Collect every line that includes the string "FreeCAD".
[Start of INFORMATION PROVIDED]
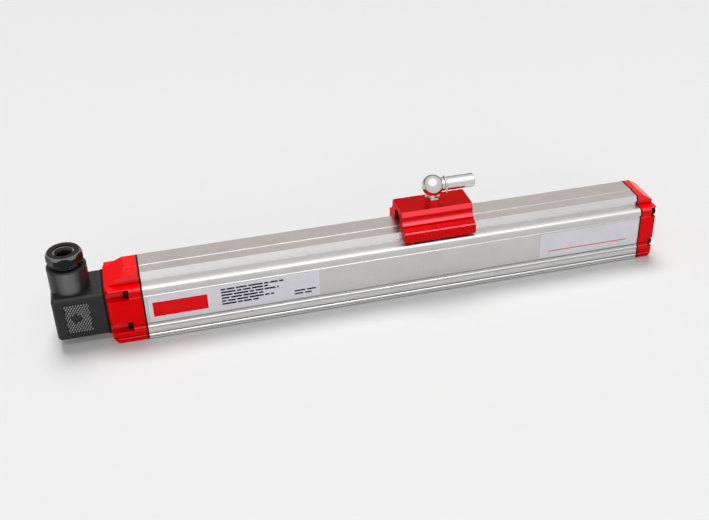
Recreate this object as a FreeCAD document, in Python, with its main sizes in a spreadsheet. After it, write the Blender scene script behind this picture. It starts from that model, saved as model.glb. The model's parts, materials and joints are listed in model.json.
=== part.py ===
import FreeCAD, Part
import math
import os

import Sketcher

# Magnetostrictive position sensor: a hollow aluminium extrusion that holds the waveguide,
# two end caps, an angled plug, and a magnet slider that runs on the dovetail rail on top.
# Row frame: X along the extrusion from its middle, Y across with the label side at -Y,
# Z up from the bottom face. All sizes are in millimetres.

SIZES = [
    # extrusion
    ("profile_length", 300.0, "extrusion between the two gaskets"),
    ("body_width", 36.0, "extrusion across its flat sides"),
    ("shoulder_height", 34.5, "bottom face to the shoulders beside the rail"),
    ("rail_height", 5.5, "shoulder to the flat top of the rail"),
    ("rail_top_width", 20.0, "flat top of the dovetail rail"),
    ("rail_wide_width", 23.0, "widest part of the dovetail rail"),
    ("rail_neck_width", 20.4, "dovetail rail at the shoulder"),
    ("rail_chamfer_drop", 3.0, "rail top down to its widest part"),
    ("bead_width", 5.6, "shallow bead along the middle of the rail"),
    ("bead_height", 0.4, "bead above the rail top"),
    ("shoulder_radius", 2.5, "round between shoulder and side"),
    ("corner_chamfer", 0.5, "bottom corners"),
    ("panel_low", 10.5, "lower edge of the recessed label panel"),
    ("panel_high", 28.2, "upper edge of the recessed label panel"),
    ("panel_recess", 0.7, "depth of the recessed label panel"),
    ("panel_slit", 0.6, "narrow slit along each edge of the panel"),
    ("panel_slit_depth", 0.8, "depth of that slit"),
    ("panel_ledge", 1.1, "ledge between the slit and the bevel"),
    ("panel_bevel", 0.5, "bevel above the lower strip"),
    ("panel_upper_bevel", 0.4, "bevel at the top of the panel"),
    ("strip_height", 7.1, "top of the rounded lower strip"),
    ("strip_drop", 1.7, "height of the round on the lower strip"),
    ("strip_set_back", 0.4, "strip's round at its top, behind the side"),
    ("strip_round", 3.5, "radius of the round on the lower strip"),
    ("line_width", 0.3, "fine lines along the sides"),
    ("line_depth", 0.6, "fine lines along the sides"),
    ("line_height", 1.4, "lowest fine line above the bottom"),
    ("slot_bevel", 0.4, "bevel under the clamp slot"),
    ("clamp_slot_height", 3.6, "middle of the clamp slot above the bottom"),
    ("clamp_slot_width", 0.9, "opening of the clamp slot"),
    ("clamp_slot_depth", 3.0, "depth of the clamp slot"),
    ("wall", 2.4, "floor wall of the extrusion"),
    ("side_wall", 2.6, "side walls of the extrusion"),
    ("top_wall", 2.4, "metal above the chamber, under the shoulders"),
    ("rail_wall", 2.8, "metal above the waveguide channel in the rail"),
    ("channel_width", 8.6, "waveguide channel inside the rail"),
    ("slot_land", 5.8, "width of the solid corner inside each clamp slot"),
    ("slot_land_height", 6.6, "top of that corner above the bottom"),
    ("screw_offset", 14.0, "screw ports from the middle plane"),
    ("screw_row_low", 10.0, "lower screw ports above the bottom"),
    ("screw_row_high", 31.0, "upper screw ports above the bottom"),
    ("port_radius", 3.0, "outside of the round screw ports"),
    ("mark_spacing", 161.0, "distance between the two stroke marks"),
    ("mark_shift", 34.5, "middle of the stroke from the middle of the extrusion"),
    ("mark_width", 2.6, "base of each triangular stroke mark"),
    ("mark_depth", 0.25, "depth of each stroke mark"),
    # board and waveguide
    ("board_thickness", 1.6, "circuit board"),
    ("board_height", 15.5, "underside of the board above the bottom"),
    ("board_length", 170.0, "circuit board"),
    ("rib_reach", 1.6, "board guide ribs out of the side walls"),
    ("rib_thickness", 0.9, "each board guide rib"),
    ("board_play", 0.1, "play of the board in its guides"),
    ("board_inset", 2.0, "board end back from the extrusion end"),
    ("header_length", 6.4, "plug header on the board"),
    ("header_height", 4.8, "plug header on the board"),
    ("chip_width", 9.0, "processor and regulator"),
    ("chip_height", 1.6, "processor and regulator"),
    ("chip_start", 37.0, "processor from the board's end"),
    ("chip_spacing", 51.0, "regulator from the processor"),
    ("capacitor_radius", 3.2, "capacitors"),
    ("capacitor_height", 6.4, "capacitors"),
    ("capacitor_start", 58.0, "first capacitor from the board's end"),
    ("capacitor_spacing", 12.0, "between the middles of the capacitors"),
    ("capacitor_shift", 4.5, "capacitors from the board's middle line"),
    ("lead_width", 1.4, "leads from the socket to the board"),
    ("lead_thickness", 0.6, "leads from the socket to the board"),
    ("waveguide_height", 35.0, "axis of the waveguide above the bottom"),
    ("wire_radius", 0.4, "waveguide wire"),
    ("tube_radius", 1.6, "outside of the waveguide tube"),
    ("tube_bore", 0.9, "inside radius of the waveguide tube"),
    ("inner_play", 0.1, "play of the inner pieces in the extrusion"),
    ("carrier_height", 4.2, "waveguide carrier"),
    ("head_length", 16.0, "pick-up head on the waveguide"),
    ("head_drop", 6.0, "pick-up head below the chamber roof"),
    ("damper_length", 18.0, "damping block on the far end"),
    ("waveguide_inset", 3.0, "waveguide parts back from the extrusion ends"),
    # end caps and gaskets
    ("gasket_thickness", 1.0, "end gaskets"),
    ("connector_cap_length", 19.5, "cap on the connector side"),
    ("plain_cap_length", 9.5, "cap on the far side"),
    ("slope_start_connector", 7.0, "level top of the connector cap"),
    ("slope_start_plain", 2.8, "level top of the plain cap"),
    ("slope_end_connector", 33.6, "end of the sloped top of the connector cap above the bottom"),
    ("slope_end_plain", 36.4, "end of the sloped top of the plain cap above the bottom"),
    ("bottom_round_connector", 6.0, "bottom end corner of the connector cap"),
    ("bottom_round_plain", 5.0, "bottom end corner of the plain cap"),
    ("side_round_connector", 5.0, "upright end corners of the connector cap"),
    ("side_round_plain", 1.6, "upright end corners of the plain cap"),
    ("cap_end_wall", 4.0, "end wall of the caps"),
    ("cap_roof", 4.6, "connector cap from its chamber roof to the shoulder"),
    ("cap_floor", 4.2, "floor wall of the caps"),
    ("window_half_width", 9.6, "opening in the gaskets"),
    ("pocket_radius", 3.0, "open channels for the screw heads in the caps"),
    ("head_stack_connector", 6.7, "gasket to the head seats in the connector cap"),
    ("head_stack_plain", 6.3, "gasket to the head seats in the plain cap"),
    ("screw_radius", 1.5, "cap screws"),
    ("screw_hole_play", 0.2, "clearance of the cap screws in caps and gaskets"),
    ("thread_play", 0.05, "clearance drawn for threads"),
    ("screw_head_radius", 2.75, "head of the cap screws"),
    ("screw_head_height", 3.0, "head of the cap screws"),
    ("screw_key_width", 2.5, "hexagon key across its flats"),
    ("screw_key_depth", 1.5, "depth of the hexagon"),
    ("screw_grip", 10.0, "thread of the cap screws in the extrusion"),
    # angled plug
    ("plug_height", 18.6, "middle of the plug above the bottom"),
    ("plug_width", 27.5, "plug housing across and upright"),
    ("plug_length", 28.0, "plug housing along the sensor"),
    ("plug_wall", 2.2, "walls of the plug housing"),
    ("plug_end_wall", 3.6, "end wall of the plug housing"),
    ("plug_edge_round", 2.4, "long edges of the plug housing"),
    ("plug_end_chamfer", 1.3, "end edges of the plug housing"),
    ("seal_thickness", 1.2, "flat seal under the plug"),
    ("stem_width", 16.5, "square stem of the socket"),
    ("stem_play", 0.2, "play around the stem"),
    ("socket_flange", 1.4, "socket flange beyond its stem"),
    ("socket_flange_thickness", 3.0, "socket flange"),
    ("blade_length", 11.0, "contact blades in front of the socket"),
    ("blade_width", 4.8, "contact blades"),
    ("blade_thickness", 0.8, "contact blades"),
    ("blade_offset", 6.6, "contact blades from the plug axis"),
    ("block_length", 14.0, "terminal block"),
    ("block_play", 0.2, "play of the terminal block in the housing"),
    ("block_set_back", 1.0, "terminal block behind the open end of the plug"),
    ("tower_radius", 11.0, "cable tower"),
    ("tower_top", 46.8, "top of the cable tower above the bottom"),
    ("tower_bore", 8.4, "bore of the cable tower"),
    ("tower_rim_chamfer", 0.7, "rim of the cable tower"),
    ("panel_grip_width", 14.0, "hatched grip panel on the plug"),
    ("panel_grip_height", 20.4, "hatched grip panel on the plug"),
    ("panel_grip_depth", 0.5, "depth of the grip panel"),
    ("panel_grip_position", 15.0, "middle of the grip panel from the socket end"),
    ("dimple_radius", 2.6, "plain dimple in the grip panel"),
    ("dimple_depth", 0.4, "depth of the dimple in the grip panel"),
    ("dimple_shift", 1.3, "dimple from the middle of the grip panel, away from the socket"),
    ("fixing_radius", 1.5, "central fixing screw"),
    ("fixing_head_radius", 3.2, "head of the central fixing screw"),
    ("fixing_head_height", 2.4, "head of the central fixing screw"),
    ("fixing_recess_radius", 4.2, "recess around the fixing screw head"),
    ("fixing_recess_depth", 2.4, "recess around the fixing screw head"),
    ("ring_thickness", 0.8, "sealing ring under the fixing screw"),
    # cable gland
    ("nut_gap", 0.9, "gap between tower and nut"),
    ("nut_height", 7.7, "gland nut above the gap"),
    ("nut_across", 18.6, "gland nut across its flats"),
    ("nut_radius", 10.1, "gland nut over its rounded corners"),
    ("nut_bore", 5.9, "opening of the gland nut"),
    ("nut_top_wall", 0.8, "inner shoulder of the gland nut"),
    ("nut_thread_radius", 8.2, "threaded skirt of the gland nut"),
    ("nut_thread_length", 9.0, "threaded skirt below the nut"),
    ("nut_inner_radius", 6.9, "inside of the gland nut"),
    ("nut_lower_chamfer", 0.6, "lower edges of the gland nut and its band"),
    ("nut_band_height", 1.9, "round band under the hexagon"),
    ("nut_band_radius", 9.0, "round band under the hexagon"),
    ("nut_rim_width", 1.2, "chamfer on top of the hexagon"),
    ("nut_rim_drop", 1.6, "height of that chamfer"),
    ("grommet_bore", 4.0, "rubber grommet for the cable"),
    ("grommet_height", 8.0, "rubber grommet"),
    ("grommet_play", 0.2, "play of the grommet and washer"),
    ("washer_thickness", 1.8, "sliding washer above the grommet"),
    ("washer_bore", 5.2, "sliding washer"),
    # slider
    ("slider_length", 43.0, "slider along the rail"),
    ("slider_rest", 23.0, "slider middle from the middle of the extrusion"),
    ("slider_top", 52.0, "slider top above the bottom"),
    ("slider_bottom", 36.0, "slider skirt above the bottom"),
    ("slider_top_width", 17.4, "flat top of the slider"),
    ("slider_chamfer", 1.5, "chamfer beside the flat top"),
    ("slider_chamfer_drop", 2.6, "height of that chamfer"),
    ("slider_cove_top", 48.2, "start of the hollow cove on each side of the slider"),
    ("slider_cove_foot", 44.7, "end of the cove above the bottom"),
    ("slider_cove_width", 24.5, "slider across the feet of the coves"),
    ("slider_cove_radius", 4.1, "radius of the coves"),
    ("slider_crease", 43.4, "crease under the cove above the bottom"),
    ("slider_skirt_top", 42.2, "top of the upright skirt above the bottom"),
    ("slider_skirt_edge", 0.5, "chamfer on top of the skirt"),
    ("slider_width", 33.6, "slider over its skirts"),
    ("magnet_channel_radius", 5.0, "round channel for the magnets"),
    ("magnet_channel_height", 44.2, "axis of the magnet channel above the bottom"),
    ("magnet_play", 0.2, "play of the magnets"),
    ("magnet_length", 12.0, "each magnet"),
    ("magnet_spacing", 22.0, "between the middles of the two magnets"),
    ("magnet_gap", 0.6, "air gap between the rail's bead and the magnets"),
    ("glide_play", 0.3, "running clearance between rail and glides"),
    ("glide_thickness", 1.1, "plastic glides"),
    ("glide_seat", 0.2, "clearance between glides and slider"),
    ("glide_inner", 5.8, "inner edge of the glides from the middle plane"),
    ("lip_height", 0.2, "glides above the slider bottom"),
    # ball joint
    ("ball_radius", 4.0, "ball of the stud"),
    ("ball_height", 10.2, "middle of the ball above the slider top"),
    ("ball_play", 0.12, "play of the ball in the cup"),
    ("stud_neck_radius", 2.3, "neck under the ball"),
    ("collar_across", 8.0, "hexagon collar across its flats"),
    ("collar_height", 3.6, "hexagon collar"),
    ("stud_radius", 2.5, "thread of the stud"),
    ("stud_length", 4.2, "thread of the stud"),
    ("cup_radius", 6.4, "outside of the cup"),
    ("cup_mouth_drop", 4.5, "mouth of the cup below the ball middle"),
    ("cup_mouth_radius", 3.6, "mouth of the cup"),
    ("cup_lip_radius", 3.3, "lip that holds the ball"),
    ("shank_radius", 4.0, "shank of the cup"),
    ("shank_reach", 25.0, "end of the shank from the ball middle"),
    ("shank_thread_radius", 2.1, "thread in the shank"),
    ("shank_thread_depth", 13.0, "thread in the shank"),
    ("shank_chamfer", 0.6, "end of the shank"),
    ("clip_position", 7.3, "wire clip from the ball middle"),
    ("clip_wire_radius", 0.6, "wire clip"),
    ("clip_seat_radius", 3.55, "groove for the wire clip"),
    ("clip_play", 0.1, "wire clip in its groove"),
    ("clip_drop", 3.5, "legs of the wire clip below the ball middle"),
    # labels
    ("label_thickness", 0.15, "labels"),
    ("label_margin", 0.4, "labels inside the panel edges"),
    ("label_inset", 1.8, "long label from the connector end of the extrusion"),
    ("long_label_length", 98.0, "label near the plug"),
    ("short_label_length", 64.0, "label near the far end"),
    ("short_label_inset", 0.6, "short label from the far end of the extrusion"),
]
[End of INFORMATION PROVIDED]
RESPONSE FOR THIS EXERCISE -
Recreate this object as a FreeCAD document, in Python, with its main sizes in a spreadsheet. After it, write the Blender scene script behind this picture. It starts from that model, saved as model.glb. The model's parts, materials and joints are listed in model.json.
import FreeCAD, Part